> [What you have to do]
Repeat the listing below in full, exactly as it stands.

[Begin Collected material]

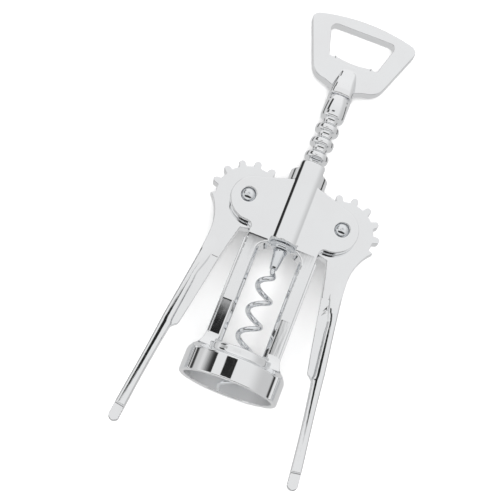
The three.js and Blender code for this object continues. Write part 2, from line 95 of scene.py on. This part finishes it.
def new_object(name, verts, faces):
    mesh = bpy.data.meshes.new(name)
    mesh.from_pydata([tuple(v) for v in verts], [], faces)
    bm = bmesh.new()
    bm.from_mesh(mesh)
    bmesh.ops.recalc_face_normals(bm, faces=bm.faces)
    bm.to_mesh(mesh)
    bm.free()
    obj = bpy.data.objects.new(name, mesh)
    bpy.context.scene.collection.objects.link(obj)
    return obj


def discard(obj):
    mesh = obj.data
    bpy.data.objects.remove(obj)
    bpy.data.meshes.remove(mesh)


def lathe(profile, segments):
    """A closed solid of revolution about Y. The profile's first and last points are on the axis."""
    verts, faces, rings = [], [], []
    for r, y in profile:
        if r < 1e-6:
            rings.append([len(verts)])
            verts.append((0, y, 0))
            continue
        rings.append(list(range(len(verts), len(verts) + segments)))
        for i in range(segments):
            a = 2 * math.pi * i / segments
            verts.append((r * math.sin(a), y, r * math.cos(a)))
    for low, high in zip(rings, rings[1:]):
        for i in range(segments):
            j = (i + 1) % segments
            if len(low) == 1 and len(high) == 1:
                continue
            if len(low) == 1:
                faces.append((low[0], high[i], high[j]))
            elif len(high) == 1:
                faces.append((low[i], low[j], high[0]))
            else:
                faces.append((low[i], low[j], high[j], high[i]))
    return new_object("turned", verts, faces)


def ring_lathe(profile, segments=128):
    """A closed ring about Y, from a closed profile that stays off the axis."""
    count = len(profile)
    verts = [
        (r * math.sin(2 * math.pi * i / segments), y, r * math.cos(2 * math.pi * i / segments))
        for i in range(segments)
        for r, y in profile
    ]
    faces = []
    for i in range(segments):
        j = (i + 1) % segments
        for k in range(count):
            n = (k + 1) % count
            faces.append((i * count + k, j * count + k, j * count + n, i * count + n))
    return new_object("ring", verts, faces)


def loft(sections):
    """A closed solid through rings of equal length, capped at both ends."""
    count = len(sections[0])
    verts = [p for ring in sections for p in ring]
    faces = [tuple(range(count)), tuple(range(len(verts) - count, len(verts)))]
    for s in range(len(sections) - 1):
        a, b = s * count, (s + 1) * count
        for i in range(count):
            j = (i + 1) % count
            faces.append((a + i, a + j, b + j, b + i))
    return new_object("loft", verts, faces)


def plate(outline, z0, z1):
    return loft([[(x, y, z0) for x, y in outline], [(x, y, z1) for x, y in outline]])


def column(outline, y0, y1):
    """An outline in XZ carried along Y."""
    return loft([[(x, y0, z) for x, z in outline], [(x, y1, z) for x, z in outline]])


def bar_x(outline, x0, x1):
    """An outline in ZY carried along X."""
    return loft([[(x0, y, z) for z, y in outline], [(x1, y, z) for z, y in outline]])


def rod_z(radius, x, y, z0, z1, segments):
    return plate(arc(x, y, radius, 0, 2 * math.pi, segments)[:-1], z0, z1)


def box(x0, x1, y0, y1, z0, z1):
    return plate([(x0, y0), (x1, y0), (x1, y1), (x0, y1)], z0, z1)


def arc(cx, cy, r, a0, a1, steps):
    return [
        (cx + r * math.cos(a0 + (a1 - a0) * i / steps), cy + r * math.sin(a0 + (a1 - a0) * i / steps))
        for i in range(steps + 1)
    ]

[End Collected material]

> [Worked solution]
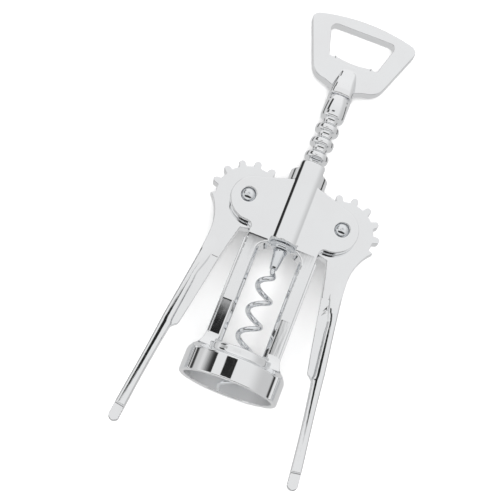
The three.js and Blender code for this object continues. Write part 2, from line 95 of scene.py on. This part finishes it.
def new_object(name, verts, faces):
    mesh = bpy.data.meshes.new(name)
    mesh.from_pydata([tuple(v) for v in verts], [], faces)
    bm = bmesh.new()
    bm.from_mesh(mesh)
    bmesh.ops.recalc_face_normals(bm, faces=bm.faces)
    bm.to_mesh(mesh)
    bm.free()
    obj = bpy.data.objects.new(name, mesh)
    bpy.context.scene.collection.objects.link(obj)
    return obj


def discard(obj):
    mesh = obj.data
    bpy.data.objects.remove(obj)
    bpy.data.meshes.remove(mesh)


def lathe(profile, segments):
    """A closed solid of revolution about Y. The profile's first and last points are on the axis."""
    verts, faces, rings = [], [], []
    for r, y in profile:
        if r < 1e-6:
            rings.append([len(verts)])
            verts.append((0, y, 0))
            continue
        rings.append(list(range(len(verts), len(verts) + segments)))
        for i in range(segments):
            a = 2 * math.pi * i / segments
            verts.append((r * math.sin(a), y, r * math.cos(a)))
    for low, high in zip(rings, rings[1:]):
        for i in range(segments):
            j = (i + 1) % segments
            if len(low) == 1 and len(high) == 1:
                continue
            if len(low) == 1:
                faces.append((low[0], high[i], high[j]))
            elif len(high) == 1:
                faces.append((low[i], low[j], high[0]))
            else:
                faces.append((low[i], low[j], high[j], high[i]))
    return new_object("turned", verts, faces)


def ring_lathe(profile, segments=128):
    """A closed ring about Y, from a closed profile that stays off the axis."""
    count = len(profile)
    verts = [
        (r * math.sin(2 * math.pi * i / segments), y, r * math.cos(2 * math.pi * i / segments))
        for i in range(segments)
        for r, y in profile
    ]
    faces = []
    for i in range(segments):
        j = (i + 1) % segments
        for k in range(count):
            n = (k + 1) % count
            faces.append((i * count + k, j * count + k, j * count + n, i * count + n))
    return new_object("ring", verts, faces)


def loft(sections):
    """A closed solid through rings of equal length, capped at both ends."""
    count = len(sections[0])
    verts = [p for ring in sections for p in ring]
    faces = [tuple(range(count)), tuple(range(len(verts) - count, len(verts)))]
    for s in range(len(sections) - 1):
        a, b = s * count, (s + 1) * count
        for i in range(count):
            j = (i + 1) % count
            faces.append((a + i, a + j, b + j, b + i))
    return new_object("loft", verts, faces)


def plate(outline, z0, z1):
    return loft([[(x, y, z0) for x, y in outline], [(x, y, z1) for x, y in outline]])


def column(outline, y0, y1):
    """An outline in XZ carried along Y."""
    return loft([[(x, y0, z) for x, z in outline], [(x, y1, z) for x, z in outline]])


def bar_x(outline, x0, x1):
    """An outline in ZY carried along X."""
    return loft([[(x0, y, z) for z, y in outline], [(x1, y, z) for z, y in outline]])


def rod_z(radius, x, y, z0, z1, segments):
    return plate(arc(x, y, radius, 0, 2 * math.pi, segments)[:-1], z0, z1)


def box(x0, x1, y0, y1, z0, z1):
    return plate([(x0, y0), (x1, y0), (x1, y1), (x0, y1)], z0, z1)


def arc(cx, cy, r, a0, a1, steps):
    return [
        (cx + r * math.cos(a0 + (a1 - a0) * i / steps), cy + r * math.sin(a0 + (a1 - a0) * i / steps))
        for i in range(steps + 1)
    ]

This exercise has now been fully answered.